Wild Rice and Mushroom Sliders
These Wild rice and Mushroom Sliders are a must-try! Perfect for lunch or as an appetizer, these sliders are hearty, nutty, and vegetarian.
This recipe stars California-grown wild rice and comes to us from our friend Dixya of @Foodpleasurehealth in partnership with USA Rice.
Serving Size2 sliders
- 1 cup cooked California wild rice
- 1 cup chopped mushroom (like shiitake mushroom)
- ¼ cup green onions
- 2 large eggs
- 1 cup bread crumb
- small pinch of salt, pepper to taste
- 1-2 tablespoons neutral oil to cook
- 8-10 slider buns
- onion jam (or use a spread of your choice)

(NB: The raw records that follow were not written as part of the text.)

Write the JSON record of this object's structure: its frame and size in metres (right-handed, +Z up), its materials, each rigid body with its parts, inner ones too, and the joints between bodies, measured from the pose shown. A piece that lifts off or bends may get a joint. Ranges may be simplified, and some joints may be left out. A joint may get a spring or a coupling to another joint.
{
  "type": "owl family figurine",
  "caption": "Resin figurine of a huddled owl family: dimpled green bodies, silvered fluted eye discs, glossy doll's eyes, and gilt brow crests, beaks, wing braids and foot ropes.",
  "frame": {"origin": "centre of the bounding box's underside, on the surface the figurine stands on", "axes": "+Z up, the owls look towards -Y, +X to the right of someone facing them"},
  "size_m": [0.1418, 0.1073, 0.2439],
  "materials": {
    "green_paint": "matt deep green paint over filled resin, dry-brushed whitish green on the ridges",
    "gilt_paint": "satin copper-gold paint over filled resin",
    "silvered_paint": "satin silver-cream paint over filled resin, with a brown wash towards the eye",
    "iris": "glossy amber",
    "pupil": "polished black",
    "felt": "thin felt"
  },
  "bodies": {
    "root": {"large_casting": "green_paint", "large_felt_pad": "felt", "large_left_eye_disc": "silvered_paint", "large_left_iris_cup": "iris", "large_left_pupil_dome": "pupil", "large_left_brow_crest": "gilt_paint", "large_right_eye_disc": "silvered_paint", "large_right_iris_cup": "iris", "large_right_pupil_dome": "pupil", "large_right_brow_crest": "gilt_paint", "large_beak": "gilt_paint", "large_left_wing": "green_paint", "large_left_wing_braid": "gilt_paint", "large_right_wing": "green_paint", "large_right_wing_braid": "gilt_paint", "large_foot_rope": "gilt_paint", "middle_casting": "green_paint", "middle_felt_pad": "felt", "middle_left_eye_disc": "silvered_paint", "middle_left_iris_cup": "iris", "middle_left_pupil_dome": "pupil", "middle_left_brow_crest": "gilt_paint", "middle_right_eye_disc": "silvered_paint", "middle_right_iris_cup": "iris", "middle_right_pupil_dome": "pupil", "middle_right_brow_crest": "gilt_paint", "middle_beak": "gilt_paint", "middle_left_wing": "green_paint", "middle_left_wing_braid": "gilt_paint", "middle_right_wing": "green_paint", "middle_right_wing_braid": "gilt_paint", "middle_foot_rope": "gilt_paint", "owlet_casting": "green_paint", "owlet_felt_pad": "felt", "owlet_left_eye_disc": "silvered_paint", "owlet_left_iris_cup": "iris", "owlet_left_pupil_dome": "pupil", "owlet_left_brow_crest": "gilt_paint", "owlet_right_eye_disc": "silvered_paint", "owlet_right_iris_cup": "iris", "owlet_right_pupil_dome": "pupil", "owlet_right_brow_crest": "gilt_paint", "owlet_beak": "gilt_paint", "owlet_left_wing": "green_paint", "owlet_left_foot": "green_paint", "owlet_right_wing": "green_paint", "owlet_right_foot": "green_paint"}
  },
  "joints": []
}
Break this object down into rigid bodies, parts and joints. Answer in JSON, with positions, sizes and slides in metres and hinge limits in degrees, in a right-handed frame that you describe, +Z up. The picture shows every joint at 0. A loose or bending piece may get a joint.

- Bring a large pot of water about 4 cups water per 1 cup wild rice. Once boiling, reduce the heat and close the lid and cook the wild rice for 45-50 minutes. Turn off the heat and let it cool. You will only need 1 cup of cooked wild rice for this recipe.
- In a medium bowl, add chopped mushroom, cooked wild rice, chopped green onions, eggs and mix it together. Add breadcrumbs and season with salt and pepper. Let the mixture sit in the fridge for 15-20 minutes.
- Once removed from the fridge, the mixture should be slightly wet but still be able to form a shape.
- Use ¼ cup measuring spoon and form the wild rice and mushroom mixture into patties.
- Heat a nonstick pan to medium and add 1-1½ tablespoons oil, then fry the patties 2-3 minutes on each side until golden and crispy.
- Serve with your choice of slider buns and toppings.